(The exercise): Give the data again exactly, from its opening line through the line in which "WHEELBASE = 0.363" appears.

··········

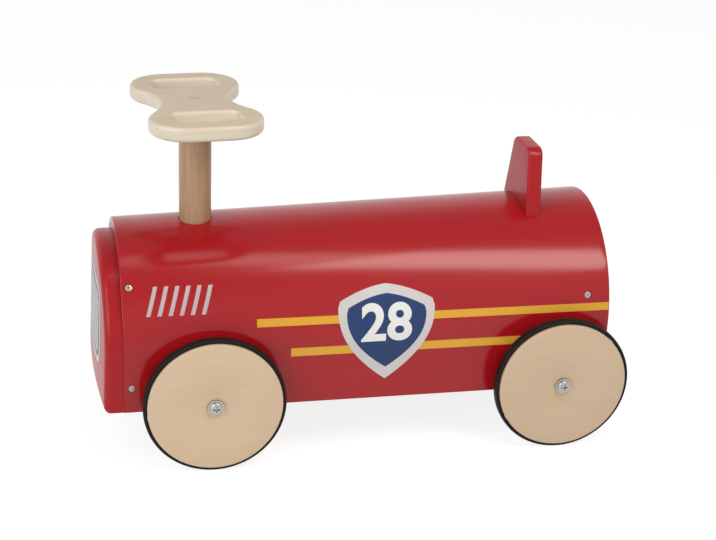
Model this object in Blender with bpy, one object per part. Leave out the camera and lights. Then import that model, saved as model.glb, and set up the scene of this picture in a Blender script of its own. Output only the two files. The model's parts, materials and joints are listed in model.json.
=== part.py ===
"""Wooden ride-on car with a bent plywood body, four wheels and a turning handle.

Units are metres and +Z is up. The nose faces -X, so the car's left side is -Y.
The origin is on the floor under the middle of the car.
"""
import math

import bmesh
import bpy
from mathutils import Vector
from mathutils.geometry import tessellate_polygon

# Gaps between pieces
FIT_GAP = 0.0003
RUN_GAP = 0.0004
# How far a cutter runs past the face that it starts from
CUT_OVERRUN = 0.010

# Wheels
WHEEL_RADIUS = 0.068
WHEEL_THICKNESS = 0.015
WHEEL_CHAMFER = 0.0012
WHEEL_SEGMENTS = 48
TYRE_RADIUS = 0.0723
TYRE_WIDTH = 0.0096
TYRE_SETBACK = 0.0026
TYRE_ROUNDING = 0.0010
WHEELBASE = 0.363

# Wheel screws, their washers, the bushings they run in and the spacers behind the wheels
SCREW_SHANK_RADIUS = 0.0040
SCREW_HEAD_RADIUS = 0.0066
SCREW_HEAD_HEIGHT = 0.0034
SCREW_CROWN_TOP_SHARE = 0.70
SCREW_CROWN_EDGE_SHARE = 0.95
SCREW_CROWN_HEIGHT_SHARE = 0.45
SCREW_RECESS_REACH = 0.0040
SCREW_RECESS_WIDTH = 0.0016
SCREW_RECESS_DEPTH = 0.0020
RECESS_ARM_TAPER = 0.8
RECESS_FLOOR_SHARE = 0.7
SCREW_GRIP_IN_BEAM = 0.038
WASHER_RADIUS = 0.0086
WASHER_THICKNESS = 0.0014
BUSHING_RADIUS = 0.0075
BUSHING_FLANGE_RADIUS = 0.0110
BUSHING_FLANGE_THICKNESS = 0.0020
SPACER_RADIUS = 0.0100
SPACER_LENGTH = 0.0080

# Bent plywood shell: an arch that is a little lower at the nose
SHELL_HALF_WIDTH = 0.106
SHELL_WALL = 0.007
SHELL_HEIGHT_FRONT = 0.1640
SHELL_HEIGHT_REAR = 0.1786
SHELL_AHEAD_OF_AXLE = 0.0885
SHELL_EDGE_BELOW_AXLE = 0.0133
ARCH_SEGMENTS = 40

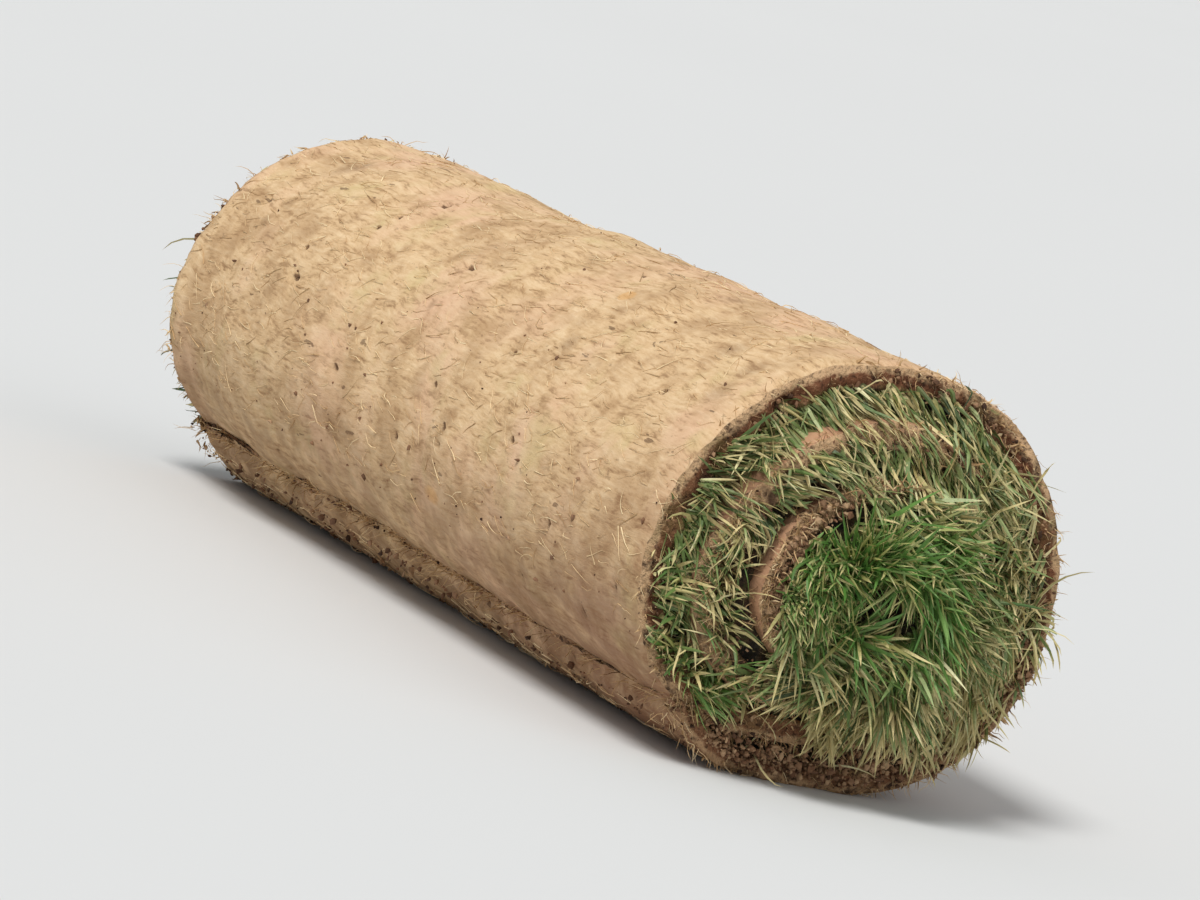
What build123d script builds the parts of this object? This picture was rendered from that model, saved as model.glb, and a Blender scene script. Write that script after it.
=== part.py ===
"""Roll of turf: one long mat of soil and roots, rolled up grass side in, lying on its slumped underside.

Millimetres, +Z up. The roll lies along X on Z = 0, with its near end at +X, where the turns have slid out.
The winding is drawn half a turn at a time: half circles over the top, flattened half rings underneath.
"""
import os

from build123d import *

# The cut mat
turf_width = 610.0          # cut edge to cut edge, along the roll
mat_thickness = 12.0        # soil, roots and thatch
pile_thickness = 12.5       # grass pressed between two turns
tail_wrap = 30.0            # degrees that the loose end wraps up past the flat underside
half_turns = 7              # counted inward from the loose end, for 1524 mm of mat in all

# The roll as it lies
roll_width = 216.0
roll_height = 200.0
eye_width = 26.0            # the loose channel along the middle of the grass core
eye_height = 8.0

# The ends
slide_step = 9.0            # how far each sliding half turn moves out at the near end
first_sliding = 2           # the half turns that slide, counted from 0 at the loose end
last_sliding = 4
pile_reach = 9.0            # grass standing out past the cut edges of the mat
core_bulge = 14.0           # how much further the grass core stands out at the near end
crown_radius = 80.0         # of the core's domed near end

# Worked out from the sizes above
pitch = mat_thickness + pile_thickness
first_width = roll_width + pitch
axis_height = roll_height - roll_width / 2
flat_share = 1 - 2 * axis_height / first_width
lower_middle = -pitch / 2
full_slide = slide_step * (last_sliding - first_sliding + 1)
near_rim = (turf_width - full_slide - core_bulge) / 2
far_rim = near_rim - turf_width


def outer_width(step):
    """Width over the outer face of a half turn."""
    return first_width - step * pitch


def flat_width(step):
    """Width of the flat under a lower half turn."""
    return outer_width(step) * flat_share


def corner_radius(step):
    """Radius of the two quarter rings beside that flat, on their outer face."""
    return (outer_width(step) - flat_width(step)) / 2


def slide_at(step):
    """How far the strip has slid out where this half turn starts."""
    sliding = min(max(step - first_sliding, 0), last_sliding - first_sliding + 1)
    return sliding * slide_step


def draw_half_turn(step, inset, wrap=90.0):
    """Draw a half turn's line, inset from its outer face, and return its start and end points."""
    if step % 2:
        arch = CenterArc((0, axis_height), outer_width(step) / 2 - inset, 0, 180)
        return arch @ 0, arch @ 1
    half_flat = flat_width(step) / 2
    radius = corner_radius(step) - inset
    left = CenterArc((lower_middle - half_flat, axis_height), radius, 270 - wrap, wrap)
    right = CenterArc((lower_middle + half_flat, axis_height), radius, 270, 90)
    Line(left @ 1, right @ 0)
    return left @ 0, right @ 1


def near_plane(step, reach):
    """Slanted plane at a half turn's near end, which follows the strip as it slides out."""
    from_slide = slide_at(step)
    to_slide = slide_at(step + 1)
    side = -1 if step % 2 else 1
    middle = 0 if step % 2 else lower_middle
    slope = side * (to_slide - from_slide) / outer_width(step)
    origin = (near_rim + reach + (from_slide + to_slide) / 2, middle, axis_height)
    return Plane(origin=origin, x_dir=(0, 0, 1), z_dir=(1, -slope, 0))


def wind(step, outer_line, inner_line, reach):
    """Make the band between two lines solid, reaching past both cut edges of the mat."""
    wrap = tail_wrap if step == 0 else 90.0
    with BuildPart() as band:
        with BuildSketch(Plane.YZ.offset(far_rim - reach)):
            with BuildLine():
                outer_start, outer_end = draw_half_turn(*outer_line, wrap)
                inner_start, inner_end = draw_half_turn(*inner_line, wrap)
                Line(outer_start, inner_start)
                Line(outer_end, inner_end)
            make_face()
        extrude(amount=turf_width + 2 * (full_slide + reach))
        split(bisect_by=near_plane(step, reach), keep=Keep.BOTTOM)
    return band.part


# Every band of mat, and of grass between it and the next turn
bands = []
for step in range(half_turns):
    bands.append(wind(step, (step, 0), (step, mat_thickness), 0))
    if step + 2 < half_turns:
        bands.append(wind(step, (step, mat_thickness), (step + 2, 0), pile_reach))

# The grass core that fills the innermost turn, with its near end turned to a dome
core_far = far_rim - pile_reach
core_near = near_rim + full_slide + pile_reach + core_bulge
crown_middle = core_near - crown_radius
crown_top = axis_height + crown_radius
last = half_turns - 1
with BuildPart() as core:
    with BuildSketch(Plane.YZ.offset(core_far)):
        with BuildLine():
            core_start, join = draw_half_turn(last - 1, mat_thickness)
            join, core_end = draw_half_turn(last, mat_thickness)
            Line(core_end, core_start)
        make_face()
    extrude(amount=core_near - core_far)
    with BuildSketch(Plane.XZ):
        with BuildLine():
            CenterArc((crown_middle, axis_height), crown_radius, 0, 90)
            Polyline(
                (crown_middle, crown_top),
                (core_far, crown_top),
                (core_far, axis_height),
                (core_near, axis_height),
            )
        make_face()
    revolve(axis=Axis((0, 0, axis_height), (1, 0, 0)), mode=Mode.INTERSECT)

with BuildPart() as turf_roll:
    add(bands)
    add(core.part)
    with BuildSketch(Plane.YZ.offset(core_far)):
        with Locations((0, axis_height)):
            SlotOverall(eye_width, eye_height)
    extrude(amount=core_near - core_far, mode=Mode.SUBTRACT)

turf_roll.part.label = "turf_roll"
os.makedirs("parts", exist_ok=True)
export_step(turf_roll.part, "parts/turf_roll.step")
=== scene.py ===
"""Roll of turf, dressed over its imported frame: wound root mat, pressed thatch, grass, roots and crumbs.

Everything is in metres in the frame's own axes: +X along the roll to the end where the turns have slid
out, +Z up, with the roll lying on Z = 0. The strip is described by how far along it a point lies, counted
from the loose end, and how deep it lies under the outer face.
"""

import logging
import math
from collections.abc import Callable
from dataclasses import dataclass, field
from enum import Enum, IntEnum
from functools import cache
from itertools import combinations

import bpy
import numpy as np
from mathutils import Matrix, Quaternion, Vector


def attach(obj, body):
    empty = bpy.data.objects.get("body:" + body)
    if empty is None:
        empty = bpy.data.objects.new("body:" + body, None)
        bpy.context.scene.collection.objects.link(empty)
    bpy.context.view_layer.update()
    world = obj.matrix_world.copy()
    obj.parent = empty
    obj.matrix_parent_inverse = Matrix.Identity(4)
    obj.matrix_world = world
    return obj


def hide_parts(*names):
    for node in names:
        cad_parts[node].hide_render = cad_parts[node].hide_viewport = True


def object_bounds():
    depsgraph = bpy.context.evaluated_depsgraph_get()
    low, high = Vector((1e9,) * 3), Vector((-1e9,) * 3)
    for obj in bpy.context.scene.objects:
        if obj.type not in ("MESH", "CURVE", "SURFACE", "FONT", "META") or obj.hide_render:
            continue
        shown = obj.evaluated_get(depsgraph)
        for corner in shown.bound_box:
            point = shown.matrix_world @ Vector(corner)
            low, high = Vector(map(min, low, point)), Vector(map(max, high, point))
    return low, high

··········

(Full output):
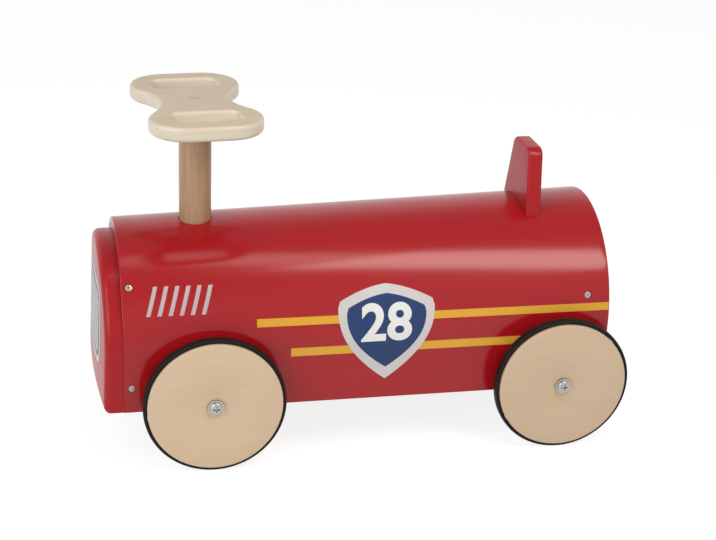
Model this object in Blender with bpy, one object per part. Leave out the camera and lights. Then import that model, saved as model.glb, and set up the scene of this picture in a Blender script of its own. Output only the two files. The model's parts, materials and joints are listed in model.json.
=== part.py ===
"""Wooden ride-on car with a bent plywood body, four wheels and a turning handle.

Units are metres and +Z is up. The nose faces -X, so the car's left side is -Y.
The origin is on the floor under the middle of the car.
"""
import math

import bmesh
import bpy
from mathutils import Vector
from mathutils.geometry import tessellate_polygon

# Gaps between pieces
FIT_GAP = 0.0003
RUN_GAP = 0.0004
# How far a cutter runs past the face that it starts from
CUT_OVERRUN = 0.010

# Wheels
WHEEL_RADIUS = 0.068
WHEEL_THICKNESS = 0.015
WHEEL_CHAMFER = 0.0012
WHEEL_SEGMENTS = 48
TYRE_RADIUS = 0.0723
TYRE_WIDTH = 0.0096
TYRE_SETBACK = 0.0026
TYRE_ROUNDING = 0.0010
WHEELBASE = 0.363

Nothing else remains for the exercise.